Can you return the records below exactly as they stand, but only from the first line through the one with "# so the lid's"?

**Information shown:**
┌──
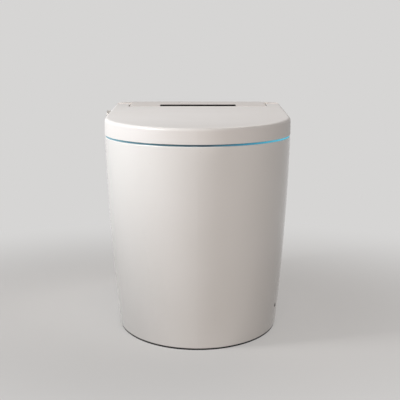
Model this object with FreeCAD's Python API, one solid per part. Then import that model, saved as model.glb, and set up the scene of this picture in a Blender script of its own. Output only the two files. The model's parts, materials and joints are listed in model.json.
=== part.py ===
import FreeCAD, Part
import math
import os

# A floor-standing smart toilet without a cistern: a glazed ceramic pedestal with its bowl and trapway,
# a heated seat under a deep lid, and a rear housing that holds the washing, drying and flushing units.
# Millimetres. The origin is the centre of the drain outlet on the floor, +Z is up and +Y points to the wall,
# so the lid's front faces -Y and a sitting user's right hand is on the -X side.

V = FreeCAD.Vector
ALONG_X = V(1, 0, 0)
ALONG_Y = V(0, 1, 0)
ALONG_Z = V(0, 0, 1)

# Driving dimensions
width = 397.0               # across the lid and the ceramic rim
length = 690.0              # front of the lid to the back of the rear housing
rough_in = 305.0            # drain centre to the finished wall
wall_gap = 5.0              # back of the housing to the wall
foot_gap = 3.0              # sealed joint under the foot
rim_z = 411.0               # top of the ceramic rim
seam = 4.0                  # open joint between the rim and the lid, where the light shows
lid_tall = 32.0             # the lid's height at its front
deck_up = 45.5              # rear housing's top over the rim, level with the lid at its hinge line
deck_fall = 2.5             # how much lower the housing is at the wall
overrun = 2.0               # how far a cutting solid runs past what it cuts
clear = 0.3                 # between faces that are seated on each other
gap = 1.5                   # between pieces that move past each other

# Plan of the body: half ellipse in front, straight sides, rounded back corners
nose_depth = 250.0          # depth of the front half ellipse at the rim
rear_corner = 85.0          # radius of the back corners at the rim
foot_half = 171.0           # half width at the floor
foot_setback = 18.0         # how far the foot's front lies behind the rim's
foot_nose_depth = 262.0     # depth of the front half ellipse at the floor
foot_corner = 66.0          # radius of the back corners at the floor
lean_share = 0.45           # part of the sides' lean that is straight, the rest being the belly's curve
section_shares = (0.0, 0.25, 0.5, 0.75, 1.0)   # heights of the skirt's sections, from the rim down

# Ceramic pedestal
skirt_wall = 12.0
rim_thick = 18.0
rim_round = 2.0             # glaze-softened edges of rim and foot
lip_round = 9.0             # roll of the rim into the bowl
bowl_front = 62.0           # width of the rim in front of the bowl
bowl_long = 356.0           # bowl opening along Y
bowl_wide = 262.0           # bowl opening along X
bowl_depth = 286.0
bowl_wall = 10.0
sump_back = 62.0            # sump's centre, in front of the drain
bowl_shares = ((0.0, 1.0, 1.0, 0.0), (0.12, 0.98, 0.98, 0.02), (0.4, 0.83, 0.8, 0.14),
               (0.7, 0.5, 0.48, 0.52), (1.0, 0.27, 0.3, 1.0))   # depth, length, width, shift to the sump
trap_bore = 52.0            # passage that a 50 mm ball clears
trap_wall = 7.0
trap_start = 42.0           # straight run out of the sump
trap_rise_r = 60.0          # bends of the trapway's centre line: up, over the weir, down
trap_rise_angle = 55.0
trap_rise_run = 15.0
trap_weir_r = 42.0
trap_weir_angle = 205.0
trap_fall_r = 60.0
horn_r = 45.0               # outlet horn under the foot
horn_z = 14.0
horn_tall = 50.0

# Technical chamber behind the bowl
chamber_half = 146.0
chamber_front = 122.0       # its front edge, behind the drain
chamber_back = 16.0         # ledge left behind it
chamber_corner = 30.0
notch_half = 78.0           # opening from the chamber to the bowl for the wash unit
notch_depth = 72.0

# Hinge line of lid and seat
hinge_back = 121.0          # hinge line, before the back of the rear housing
open_angle = 100.0          # travel of the lid and of the seat
console_half = 163.0        # half width of the fixed hinge housing in the lid's notch
console_reach = 75.0        # housing's front, before the hinge line
console_gap = 2.5           # housing's front to the lid, which swings past it
console_round = 3.0
pin_r = 6.0
pin_play = 0.06
pin_end = 7.0               # from the pin's end to the lid's side

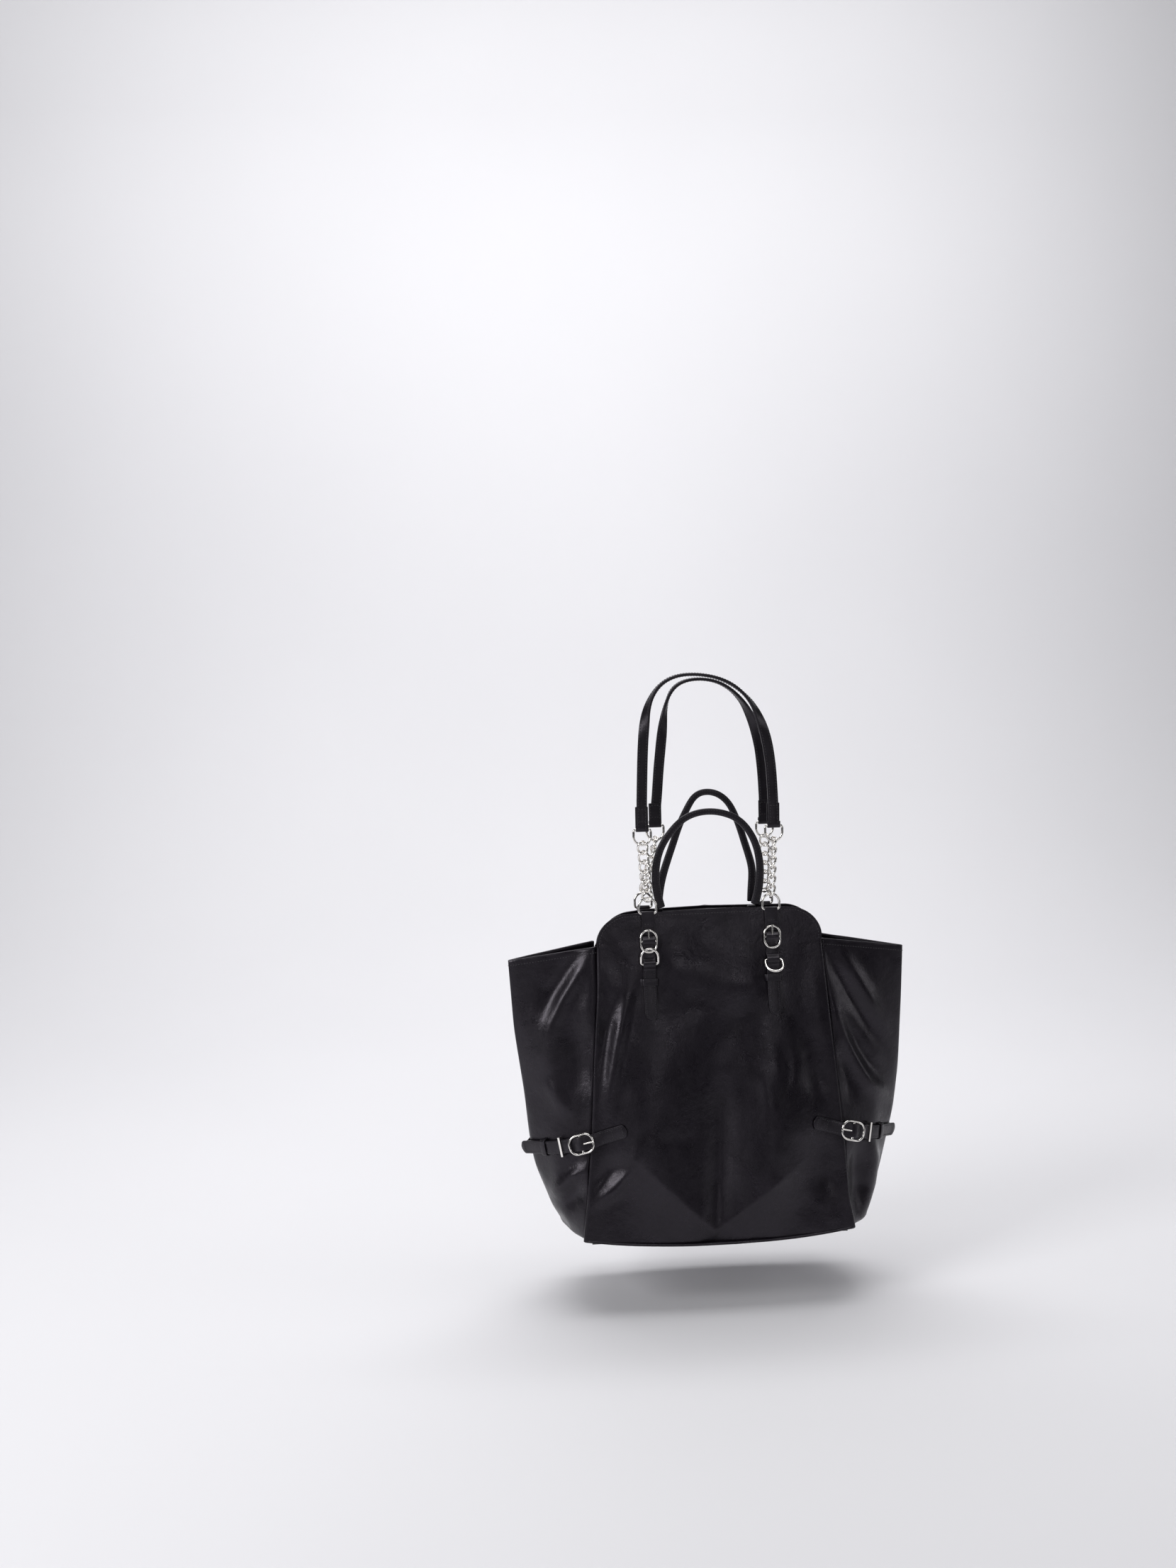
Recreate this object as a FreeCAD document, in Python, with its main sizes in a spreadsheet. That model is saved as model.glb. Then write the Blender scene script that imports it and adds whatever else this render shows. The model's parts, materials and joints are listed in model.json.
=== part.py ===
import FreeCAD, Part
import math
import os

import Sketcher
from FreeCAD import Placement, Rotation, Vector

# A winged leather shopping bag: two panels, two side gussets folded outward,
# chain-and-leather shoulder straps, two short handles, buckled tabs and side belts.
# Millimetres. X is to the right, -Y is the front, +Z is up, and the origin is the
# middle of the base on the ground.

os.makedirs("parts", exist_ok=True)

SIZES = {
    # leather shell
    "panel_slope_height": 386.0,
    "panel_base_half": 158.0,
    "side_taper": 0.0699,
    "panel_corner": 42.0,
    "panel_lean": 0.152,
    "base_depth": 150.0,
    "leather": 2.4,
    "gusset_leather": 2.2,
    "seam_gap": 2.6,
    "gusset_front_top": 340.0,
    "gusset_fold_top": 323.0,
    "base_half": 155.0,
    "base_half_depth": 71.8,
    # inside the bag
    "facing_thick": 1.2,
    "facing_low": 317.0,
    "facing_high": 383.0,
    "facing_low_half": 124.0,
    "facing_high_half": 98.0,
    "lining_thick": 1.0,
    "lining_inset": 4.0,
    "lining_back_off": 4.6,
    "board_length": 300.0,
    "board_width": 132.0,
    "board_thick": 2.0,
    "snap_radius": 9.0,
    "snap_boss": 4.0,
    "snap_thick": 2.4,
    "snap_up": 363.0,
    # metal wire work
    "wire_radius": 1.4,
    "eye_radius": 1.45,
    "ring_wide": 20.2,
    "ring_tall": 18.2,
    "ring_corner": 3.0,
    "link_half": 5.6,
    "link_straight": 3.6,
    "buckle_wide": 18.4,
    "buckle_tall": 25.4,
    "buckle_corner": 9.0,
    "buckle_wire": 1.3,
    "bar_radius": 1.2,
    "bar_eye": 1.25,
    "prong_radius": 1.0,
    "prong_eye": 2.3,
    "prong_eye_wide": 2.4,
    # tabs on the panels
    "tab_spacing": 73.0,
    "tab_width": 15.0,
    "tab_leather": 2.8,
    "tab_low": 259.0,
    "tab_bar_up": 382.0,
    "tab_bar_out": 3.1,
    "tab_fold_low": 367.0,
    "tab_buckle_up": 349.5,
    "tab_buckle_out": 4.3,
    "tab_ring_up": 323.0,
    "tab_ring_out": 4.9,
    "tab_loop_radius": 2.9,
    "hump_outer": 4.05,
    "hump_inner": 2.45,
    "chape_leather": 1.1,
    "chape_low": 311.0,
    "prong_slot": 3.2,
    "keeper_up": 298.0,
    "keeper_tall": 8.4,
    "keeper_wide": 18.5,
    "keeper_leather": 1.3,
    # shoulder straps
    "strap_width": 15.0,
    "strap_leather": 3.4,
    "strap_tail": 26.0,
    # short handles
    "handle_spacing": 56.0,
    "handle_width": 10.0,
    "handle_leather": 4.5,
    "handle_foot_leather": 3.0,
    "handle_foot_low": 340.0,
    # side belts
    "belt_width": 16.0,
    "belt_leather": 1.6,
    "belt_buckle_long": 28.2,
    "belt_buckle_tall": 21.2,
    "belt_buckle_corner": 9.0,
    "belt_buckle_out": 4.0,
    "belt_buckle_shift": 9.6,
    "bridge_wide": 22.4,
    "band_wide": 19.4,
}

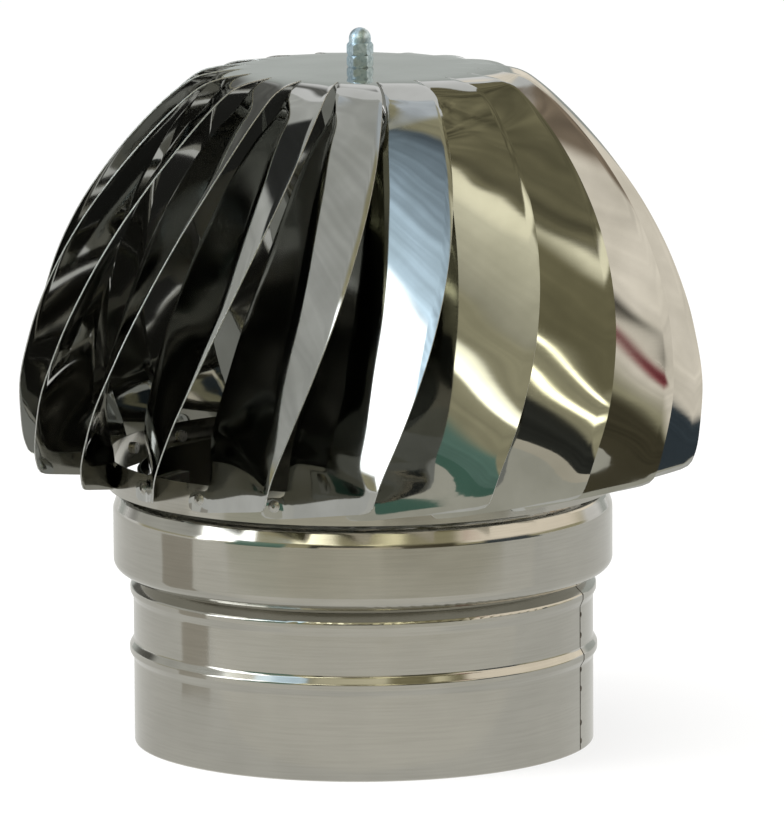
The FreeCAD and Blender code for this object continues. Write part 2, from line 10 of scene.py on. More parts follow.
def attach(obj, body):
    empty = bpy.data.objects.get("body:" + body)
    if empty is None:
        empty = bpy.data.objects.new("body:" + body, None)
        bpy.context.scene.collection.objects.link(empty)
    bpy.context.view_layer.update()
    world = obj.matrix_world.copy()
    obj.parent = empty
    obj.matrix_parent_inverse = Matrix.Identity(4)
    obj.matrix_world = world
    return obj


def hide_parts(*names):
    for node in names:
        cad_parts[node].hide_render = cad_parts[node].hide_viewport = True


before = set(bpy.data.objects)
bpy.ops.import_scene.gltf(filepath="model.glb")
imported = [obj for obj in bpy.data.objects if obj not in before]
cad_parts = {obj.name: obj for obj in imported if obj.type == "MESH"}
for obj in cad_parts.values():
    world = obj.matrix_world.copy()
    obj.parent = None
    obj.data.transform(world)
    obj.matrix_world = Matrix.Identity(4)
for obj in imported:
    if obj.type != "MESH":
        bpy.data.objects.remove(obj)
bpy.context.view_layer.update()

bl_info = {
    "name": "Rotating chimney cowl",
    "version": (1, 0, 0),
    "blender": (4, 5, 0),
    "location": "View3D > Sidebar > Cowl",
    "description": "Dresses the packed cowl: mirror sheet hood, rolled collar, nuts, weld marks and a plain stage",
    "category": "Object",
}

MM = 0.001


def srgb(hex_colour):
    """A hex colour, as it is written on a screen, in linear light."""
    parts = [int(hex_colour[i : i + 2], 16) / 255 for i in (1, 3, 5)]
    return tuple(p / 12.92 if p <= 0.04045 else ((p + 0.055) / 1.055) ** 2.4 for p in parts) + (1.0,)


def grey(level):
    return (level, level, level, 1.0)


# the sizes and colours that a user would change
class CowlColours(PropertyGroup):
    mirror: StringProperty(name="Mirror sheet", description="Hood sheet, polished", default="#B2B3B0")
    mirror_worn: StringProperty(name="Mirror sheet, handled", description="Where hands dulled it", default="#A5A6A2")
    rolled: StringProperty(name="Rolled sheet", description="Collar and ring sheet", default="#B4B2AA")
    rolled_line: StringProperty(name="Rolling lines", description="Darker lines in the collar sheet", default="#AFADA5")
    zinc: StringProperty(name="Zinc plate", description="Nuts and washer", default="#CDDFEA")
    zinc_dull: StringProperty(name="Dull zinc plate", description="Zinc in the hollows", default="#A3B8C4")
    steel: StringProperty(name="Plain steel", description="Turned and strip steel", default="#A9A9A6")
    steel_dark: StringProperty(name="Dark steel", description="Spring steel clips", default="#55565A")
    brass: StringProperty(name="Cage brass", description="Pressed ball cages", default="#C6A45A")
    # paler than the sheet, partly as the cut's own tone and partly as a painted highlight: the thin light line along
    # the blades' edges
    edge: StringProperty(name="Sheared edge", description="Cut edges of the hood sheet", default="#D2D3D0")


def new_material(name):
    mat = bpy.data.materials.new(name)
    mat.use_nodes = True
    mat.node_tree.nodes.clear()
    return mat, mat.node_tree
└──
**Solution for this task:**
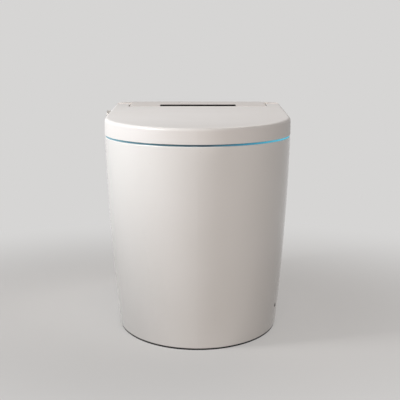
Model this object with FreeCAD's Python API, one solid per part. Then import that model, saved as model.glb, and set up the scene of this picture in a Blender script of its own. Output only the two files. The model's parts, materials and joints are listed in model.json.
=== part.py ===
import FreeCAD, Part
import math
import os

# A floor-standing smart toilet without a cistern: a glazed ceramic pedestal with its bowl and trapway,
# a heated seat under a deep lid, and a rear housing that holds the washing, drying and flushing units.
# Millimetres. The origin is the centre of the drain outlet on the floor, +Z is up and +Y points to the wall,
# so the lid's front faces -Y and a sitting user's right hand is on the -X side.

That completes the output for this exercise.